- **PROMPT**: What is wanted is an exact restatement of the lines from the one with "const guard = new THREE.Group();" through the one with "low, high = Vector((1e9,)", both included, and of no other lines.

- **EXERCISE INPUTS**:

++++++

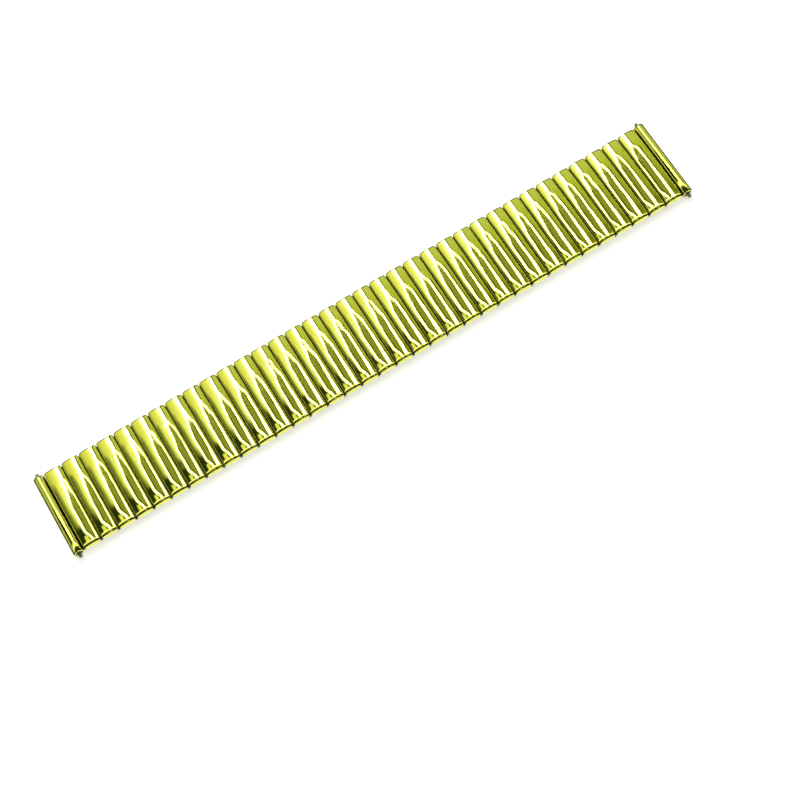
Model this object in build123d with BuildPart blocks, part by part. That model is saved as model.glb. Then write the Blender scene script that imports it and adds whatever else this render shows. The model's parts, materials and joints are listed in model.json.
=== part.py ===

++++++

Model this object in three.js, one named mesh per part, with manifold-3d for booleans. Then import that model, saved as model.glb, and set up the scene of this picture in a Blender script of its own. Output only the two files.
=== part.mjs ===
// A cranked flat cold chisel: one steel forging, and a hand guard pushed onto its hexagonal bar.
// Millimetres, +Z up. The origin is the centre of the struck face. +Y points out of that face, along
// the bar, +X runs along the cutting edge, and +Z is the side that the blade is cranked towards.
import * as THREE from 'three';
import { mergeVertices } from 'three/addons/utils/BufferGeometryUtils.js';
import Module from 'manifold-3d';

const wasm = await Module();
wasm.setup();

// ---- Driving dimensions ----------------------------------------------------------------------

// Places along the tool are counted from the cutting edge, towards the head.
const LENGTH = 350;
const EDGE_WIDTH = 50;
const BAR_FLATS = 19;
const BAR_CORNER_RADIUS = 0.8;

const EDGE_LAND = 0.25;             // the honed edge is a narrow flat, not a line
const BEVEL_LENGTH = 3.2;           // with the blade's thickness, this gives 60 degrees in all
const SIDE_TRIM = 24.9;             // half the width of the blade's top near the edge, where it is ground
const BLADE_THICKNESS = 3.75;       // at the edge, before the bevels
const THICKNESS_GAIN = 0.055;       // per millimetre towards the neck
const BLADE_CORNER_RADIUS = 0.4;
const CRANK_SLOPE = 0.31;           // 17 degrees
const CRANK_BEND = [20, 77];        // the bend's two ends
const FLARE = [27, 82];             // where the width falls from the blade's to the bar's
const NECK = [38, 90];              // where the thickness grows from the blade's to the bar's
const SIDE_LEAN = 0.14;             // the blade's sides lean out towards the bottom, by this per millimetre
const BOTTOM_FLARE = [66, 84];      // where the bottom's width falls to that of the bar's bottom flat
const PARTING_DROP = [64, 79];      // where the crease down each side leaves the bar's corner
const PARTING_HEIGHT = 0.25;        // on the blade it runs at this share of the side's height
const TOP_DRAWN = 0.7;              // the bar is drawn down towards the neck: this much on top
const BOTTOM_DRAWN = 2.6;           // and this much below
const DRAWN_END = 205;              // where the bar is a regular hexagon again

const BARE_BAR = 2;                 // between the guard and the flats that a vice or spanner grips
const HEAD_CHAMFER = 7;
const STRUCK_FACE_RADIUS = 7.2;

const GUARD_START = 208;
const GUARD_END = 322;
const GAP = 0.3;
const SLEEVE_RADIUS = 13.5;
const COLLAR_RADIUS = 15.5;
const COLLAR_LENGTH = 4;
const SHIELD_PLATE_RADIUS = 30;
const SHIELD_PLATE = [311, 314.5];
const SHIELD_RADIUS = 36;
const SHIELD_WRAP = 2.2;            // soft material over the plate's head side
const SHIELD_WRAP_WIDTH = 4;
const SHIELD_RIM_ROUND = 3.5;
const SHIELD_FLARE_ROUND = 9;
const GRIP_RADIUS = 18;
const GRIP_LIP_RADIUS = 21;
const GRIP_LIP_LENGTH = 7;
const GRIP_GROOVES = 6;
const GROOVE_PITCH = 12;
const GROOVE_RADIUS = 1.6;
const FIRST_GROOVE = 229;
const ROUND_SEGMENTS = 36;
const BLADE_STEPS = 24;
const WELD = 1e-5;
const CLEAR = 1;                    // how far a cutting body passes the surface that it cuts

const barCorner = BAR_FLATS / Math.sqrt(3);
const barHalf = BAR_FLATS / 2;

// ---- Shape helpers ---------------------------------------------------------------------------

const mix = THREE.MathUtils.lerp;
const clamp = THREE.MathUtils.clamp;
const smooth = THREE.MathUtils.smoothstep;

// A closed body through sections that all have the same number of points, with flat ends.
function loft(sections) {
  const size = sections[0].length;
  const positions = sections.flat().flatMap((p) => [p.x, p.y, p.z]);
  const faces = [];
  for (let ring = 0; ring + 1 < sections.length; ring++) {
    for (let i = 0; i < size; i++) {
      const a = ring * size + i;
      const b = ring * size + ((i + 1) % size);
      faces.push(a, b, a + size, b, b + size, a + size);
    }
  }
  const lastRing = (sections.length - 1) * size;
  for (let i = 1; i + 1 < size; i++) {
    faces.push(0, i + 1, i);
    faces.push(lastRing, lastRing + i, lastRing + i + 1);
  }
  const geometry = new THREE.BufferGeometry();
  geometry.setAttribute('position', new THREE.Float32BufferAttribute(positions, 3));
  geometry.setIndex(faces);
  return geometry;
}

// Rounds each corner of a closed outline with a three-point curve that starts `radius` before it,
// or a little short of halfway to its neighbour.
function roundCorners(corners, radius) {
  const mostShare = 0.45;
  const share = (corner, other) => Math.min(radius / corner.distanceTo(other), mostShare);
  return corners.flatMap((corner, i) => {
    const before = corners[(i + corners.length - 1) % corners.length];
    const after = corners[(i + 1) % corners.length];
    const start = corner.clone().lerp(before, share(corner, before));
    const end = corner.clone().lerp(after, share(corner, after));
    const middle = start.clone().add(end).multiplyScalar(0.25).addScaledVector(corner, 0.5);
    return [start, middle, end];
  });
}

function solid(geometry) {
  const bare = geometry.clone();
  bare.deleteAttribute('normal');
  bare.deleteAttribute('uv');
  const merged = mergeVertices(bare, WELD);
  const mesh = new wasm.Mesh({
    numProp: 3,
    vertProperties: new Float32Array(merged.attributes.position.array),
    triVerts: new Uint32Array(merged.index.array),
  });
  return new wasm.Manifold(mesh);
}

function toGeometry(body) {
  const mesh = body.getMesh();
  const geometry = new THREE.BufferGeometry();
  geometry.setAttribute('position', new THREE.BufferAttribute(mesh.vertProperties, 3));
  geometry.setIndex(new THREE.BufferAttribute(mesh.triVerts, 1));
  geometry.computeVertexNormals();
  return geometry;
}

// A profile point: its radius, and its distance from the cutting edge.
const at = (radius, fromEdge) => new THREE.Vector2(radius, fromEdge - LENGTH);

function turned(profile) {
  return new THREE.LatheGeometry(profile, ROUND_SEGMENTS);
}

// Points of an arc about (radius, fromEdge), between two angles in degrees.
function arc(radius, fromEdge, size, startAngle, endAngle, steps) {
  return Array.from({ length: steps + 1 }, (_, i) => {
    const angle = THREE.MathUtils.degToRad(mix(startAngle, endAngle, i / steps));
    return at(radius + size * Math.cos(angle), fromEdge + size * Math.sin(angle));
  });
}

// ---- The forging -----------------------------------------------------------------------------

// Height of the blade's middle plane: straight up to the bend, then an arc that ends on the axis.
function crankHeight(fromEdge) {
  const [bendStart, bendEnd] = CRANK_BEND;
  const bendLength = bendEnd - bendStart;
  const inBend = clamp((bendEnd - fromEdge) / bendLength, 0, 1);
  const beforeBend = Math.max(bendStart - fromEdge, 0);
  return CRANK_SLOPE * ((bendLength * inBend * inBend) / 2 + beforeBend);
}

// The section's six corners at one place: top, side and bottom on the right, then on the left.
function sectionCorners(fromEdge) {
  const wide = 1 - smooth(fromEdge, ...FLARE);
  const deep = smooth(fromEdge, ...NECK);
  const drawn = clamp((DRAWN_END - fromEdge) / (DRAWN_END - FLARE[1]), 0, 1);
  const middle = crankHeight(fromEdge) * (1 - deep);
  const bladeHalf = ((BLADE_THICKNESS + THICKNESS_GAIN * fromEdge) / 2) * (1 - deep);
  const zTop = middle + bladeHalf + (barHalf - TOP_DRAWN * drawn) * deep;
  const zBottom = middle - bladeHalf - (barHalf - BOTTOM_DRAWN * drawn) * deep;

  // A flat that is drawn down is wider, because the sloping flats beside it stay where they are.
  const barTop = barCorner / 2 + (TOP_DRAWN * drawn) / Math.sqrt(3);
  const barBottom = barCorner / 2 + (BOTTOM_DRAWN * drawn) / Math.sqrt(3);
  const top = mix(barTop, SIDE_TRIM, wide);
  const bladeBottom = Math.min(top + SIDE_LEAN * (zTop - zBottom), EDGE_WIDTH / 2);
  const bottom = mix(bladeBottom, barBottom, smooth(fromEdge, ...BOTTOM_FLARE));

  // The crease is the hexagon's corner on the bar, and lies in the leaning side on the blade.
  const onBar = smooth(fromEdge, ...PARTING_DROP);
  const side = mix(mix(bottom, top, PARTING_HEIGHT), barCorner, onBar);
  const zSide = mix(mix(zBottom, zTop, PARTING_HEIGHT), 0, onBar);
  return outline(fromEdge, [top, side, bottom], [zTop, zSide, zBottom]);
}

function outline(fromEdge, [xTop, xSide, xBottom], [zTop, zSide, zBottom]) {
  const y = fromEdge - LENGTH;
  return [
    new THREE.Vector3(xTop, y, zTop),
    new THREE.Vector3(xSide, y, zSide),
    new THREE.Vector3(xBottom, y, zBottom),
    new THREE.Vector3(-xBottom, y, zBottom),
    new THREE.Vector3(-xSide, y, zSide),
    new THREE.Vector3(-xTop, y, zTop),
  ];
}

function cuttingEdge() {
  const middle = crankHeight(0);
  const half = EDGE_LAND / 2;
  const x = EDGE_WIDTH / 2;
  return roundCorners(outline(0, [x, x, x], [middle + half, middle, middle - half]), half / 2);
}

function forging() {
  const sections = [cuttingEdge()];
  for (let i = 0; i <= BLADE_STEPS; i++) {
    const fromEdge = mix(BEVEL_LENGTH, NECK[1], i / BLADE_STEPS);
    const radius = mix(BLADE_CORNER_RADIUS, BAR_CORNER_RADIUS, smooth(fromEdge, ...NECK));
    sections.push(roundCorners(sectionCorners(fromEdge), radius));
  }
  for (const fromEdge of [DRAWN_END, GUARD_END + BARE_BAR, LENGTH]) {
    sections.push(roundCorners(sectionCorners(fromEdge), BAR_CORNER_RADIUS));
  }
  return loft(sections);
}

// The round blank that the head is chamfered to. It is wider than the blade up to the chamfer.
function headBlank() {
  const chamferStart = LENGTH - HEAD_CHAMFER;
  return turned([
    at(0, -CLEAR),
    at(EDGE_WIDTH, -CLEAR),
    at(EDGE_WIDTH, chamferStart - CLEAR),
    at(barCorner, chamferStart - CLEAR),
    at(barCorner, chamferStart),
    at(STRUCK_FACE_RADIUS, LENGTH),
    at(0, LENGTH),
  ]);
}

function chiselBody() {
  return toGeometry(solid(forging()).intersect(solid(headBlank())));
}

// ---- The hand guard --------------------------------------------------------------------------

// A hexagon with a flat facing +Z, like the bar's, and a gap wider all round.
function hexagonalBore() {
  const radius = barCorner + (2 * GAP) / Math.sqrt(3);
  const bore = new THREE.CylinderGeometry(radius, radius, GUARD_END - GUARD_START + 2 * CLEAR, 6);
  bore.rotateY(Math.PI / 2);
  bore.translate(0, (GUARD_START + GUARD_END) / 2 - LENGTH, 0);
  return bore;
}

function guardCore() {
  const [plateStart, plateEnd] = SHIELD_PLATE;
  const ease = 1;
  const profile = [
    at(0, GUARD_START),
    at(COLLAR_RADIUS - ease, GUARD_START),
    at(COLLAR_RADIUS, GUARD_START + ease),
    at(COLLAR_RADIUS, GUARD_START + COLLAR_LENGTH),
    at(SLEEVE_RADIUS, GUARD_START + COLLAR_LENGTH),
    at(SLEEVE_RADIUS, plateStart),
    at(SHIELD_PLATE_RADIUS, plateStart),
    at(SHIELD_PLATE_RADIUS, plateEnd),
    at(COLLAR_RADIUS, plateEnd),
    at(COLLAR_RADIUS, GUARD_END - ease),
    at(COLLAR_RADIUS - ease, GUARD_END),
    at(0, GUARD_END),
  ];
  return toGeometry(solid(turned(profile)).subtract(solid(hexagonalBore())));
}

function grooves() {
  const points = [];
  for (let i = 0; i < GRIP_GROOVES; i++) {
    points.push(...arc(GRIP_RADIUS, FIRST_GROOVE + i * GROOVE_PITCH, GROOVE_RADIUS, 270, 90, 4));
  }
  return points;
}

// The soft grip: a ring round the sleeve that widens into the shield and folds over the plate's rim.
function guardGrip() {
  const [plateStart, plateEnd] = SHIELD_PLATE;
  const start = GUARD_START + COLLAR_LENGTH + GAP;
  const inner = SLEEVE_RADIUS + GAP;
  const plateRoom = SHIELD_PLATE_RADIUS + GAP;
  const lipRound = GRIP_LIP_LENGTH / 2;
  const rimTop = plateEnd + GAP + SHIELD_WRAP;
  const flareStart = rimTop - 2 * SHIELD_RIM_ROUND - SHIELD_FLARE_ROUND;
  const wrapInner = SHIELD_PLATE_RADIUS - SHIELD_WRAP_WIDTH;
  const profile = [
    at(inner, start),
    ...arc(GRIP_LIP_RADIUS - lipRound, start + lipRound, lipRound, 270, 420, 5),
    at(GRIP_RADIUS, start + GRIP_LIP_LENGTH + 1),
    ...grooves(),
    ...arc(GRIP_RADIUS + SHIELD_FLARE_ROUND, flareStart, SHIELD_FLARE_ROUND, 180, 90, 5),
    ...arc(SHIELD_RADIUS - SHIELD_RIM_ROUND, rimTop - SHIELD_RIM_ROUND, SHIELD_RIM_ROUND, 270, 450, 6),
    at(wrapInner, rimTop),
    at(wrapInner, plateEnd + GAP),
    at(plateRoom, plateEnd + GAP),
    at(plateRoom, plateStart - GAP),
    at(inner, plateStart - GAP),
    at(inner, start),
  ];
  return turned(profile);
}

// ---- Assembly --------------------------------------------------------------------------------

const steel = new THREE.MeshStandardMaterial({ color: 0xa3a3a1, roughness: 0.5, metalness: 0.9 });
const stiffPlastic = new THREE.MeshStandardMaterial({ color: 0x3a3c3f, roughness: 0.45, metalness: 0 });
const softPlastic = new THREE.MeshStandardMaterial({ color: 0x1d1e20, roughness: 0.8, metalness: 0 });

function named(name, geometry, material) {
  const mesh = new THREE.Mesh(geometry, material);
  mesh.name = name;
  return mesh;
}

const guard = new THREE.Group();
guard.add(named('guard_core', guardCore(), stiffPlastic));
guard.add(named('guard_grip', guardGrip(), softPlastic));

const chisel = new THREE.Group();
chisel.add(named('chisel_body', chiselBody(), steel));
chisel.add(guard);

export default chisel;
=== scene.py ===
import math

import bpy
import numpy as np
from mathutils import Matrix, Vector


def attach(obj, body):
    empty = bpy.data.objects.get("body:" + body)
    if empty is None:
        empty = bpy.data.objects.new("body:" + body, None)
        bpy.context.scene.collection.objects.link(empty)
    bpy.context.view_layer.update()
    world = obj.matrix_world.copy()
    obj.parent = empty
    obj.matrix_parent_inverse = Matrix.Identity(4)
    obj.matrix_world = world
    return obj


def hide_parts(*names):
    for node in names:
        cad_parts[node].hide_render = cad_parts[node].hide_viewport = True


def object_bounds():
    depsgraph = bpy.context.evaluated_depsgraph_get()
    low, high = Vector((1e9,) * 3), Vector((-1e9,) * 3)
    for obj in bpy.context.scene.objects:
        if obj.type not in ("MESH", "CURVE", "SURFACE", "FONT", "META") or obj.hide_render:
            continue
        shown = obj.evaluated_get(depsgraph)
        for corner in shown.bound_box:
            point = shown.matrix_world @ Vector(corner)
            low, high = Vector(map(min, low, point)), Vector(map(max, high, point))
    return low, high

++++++

- **EXERCISE ANSWER**:
const guard = new THREE.Group();
guard.add(named('guard_core', guardCore(), stiffPlastic));
guard.add(named('guard_grip', guardGrip(), softPlastic));

const chisel = new THREE.Group();
chisel.add(named('chisel_body', chiselBody(), steel));
chisel.add(guard);

export default chisel;
=== scene.py ===
import math

import bpy
import numpy as np
from mathutils import Matrix, Vector


def attach(obj, body):
    empty = bpy.data.objects.get("body:" + body)
    if empty is None:
        empty = bpy.data.objects.new("body:" + body, None)
        bpy.context.scene.collection.objects.link(empty)
    bpy.context.view_layer.update()
    world = obj.matrix_world.copy()
    obj.parent = empty
    obj.matrix_parent_inverse = Matrix.Identity(4)
    obj.matrix_world = world
    return obj


def hide_parts(*names):
    for node in names:
        cad_parts[node].hide_render = cad_parts[node].hide_viewport = True


def object_bounds():
    depsgraph = bpy.context.evaluated_depsgraph_get()
    low, high = Vector((1e9,) * 3), Vector((-1e9,) * 3)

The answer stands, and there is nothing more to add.